Вследствие таких открытий мало-помалу исчезло ее искреннее и доброе отношение к свекрови. Она стала подмечать в ней такие смешные стороны, такие непонятные ей черты, каких до сих пор не замечала. В первое время назидательные беседы старой графини казались ей только забавными, но скоро они сделались для нее только утомительно-скучными.

Елена начала употреблять всевозможные хитрости, чтобы избегнуть своей однообразной собеседницы. Но старушка ее всегда перехитряла и умудрялась всегда быть тут, при ней. Она увлеклась исполнением своих материнских обязанностей, потеряла всякую сообразительность, всякий такт и, как старый дятел, монотонно и неутомимо долбила да долбила…

Елена выказала большое терпение и большую сдержанность – качества, наследованные ею от матери и бабки. Но чем больше она терпела, чем больше сдерживалась, тем сильнее ее давила тоска, и ей становилось еще хуже, чем там, при дворе. Она почти задыхалась. Даже ее крепкое здоровье стало по временам изменять ей. Она побледнела и похудела.

Между тем граф писал ей, что по поручению короля отправляется в Швецию и вернется не ранее как через четыре или пять месяцев. И писал он это накануне своего отъезда…

После этого письма прошло месяца два. Елена уже окончательно возненавидела свекровь, возненавидела всем существом своим. Да и не одна свекровь стала ей ненавистной, ей теперь представлялся отвратительным весь этот старый замок с его давящим однообразием, с его почтительной и преданной прислугой, с его животными и птицами. Она чувствовала, что если останется здесь долее, то уже не выдержит, что не сегодня, так завтра все это кончится резким и грубым разрывом со старухой. Притом же она чувствовала себя действительно больною.

Она объявила старой графине, что больна и должна немедленно поехать в Берлин.

Старушка перепугалась и предлагала выписать каких угодно докторов. Поездку же Елены в Берлин она считала невозможной, так как не могла сопровождать ее, не могла оставите мужа.
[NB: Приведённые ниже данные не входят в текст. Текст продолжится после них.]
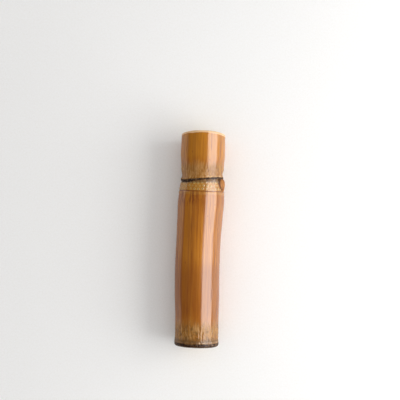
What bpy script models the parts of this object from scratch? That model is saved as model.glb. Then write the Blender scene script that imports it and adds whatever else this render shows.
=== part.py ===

Но Елена настояла на своем и, к великому неудовольствию свекрови, уехала в Берлин… Доктора должны были сознаться, что ошиблись: деревня не поправила здоровья молодой графини, а даже, видимо, ухудшила. Три месяца Елена провела почти в полном уединении, никого не посещая и редко кого принимая.

Наконец граф вернулся из Швеции, очень недовольный, хотя, видимо, и спокойный. По обыкновению он сосредоточенно выслушал заключение королевского лейб-медика, состоявшее в следующем:

«Здешний климат вреден для графини, лечить ее нечего, ей нужно как можно больше впечатлений. Если она не поправилась в деревенском уединении, то должна поправиться на юге».

Граф думал три дня. Ведь, однако, она жена его, ведь, однако, он непременно должен иметь сына и наследника. К тому же он все еще, уже почти с болезненным упрямством, не хотел признаться в своей ошибке и упасть в собственных глазах.

Он взял дипломатическое поручение в Вену, а затем в Италию и уехал с женою.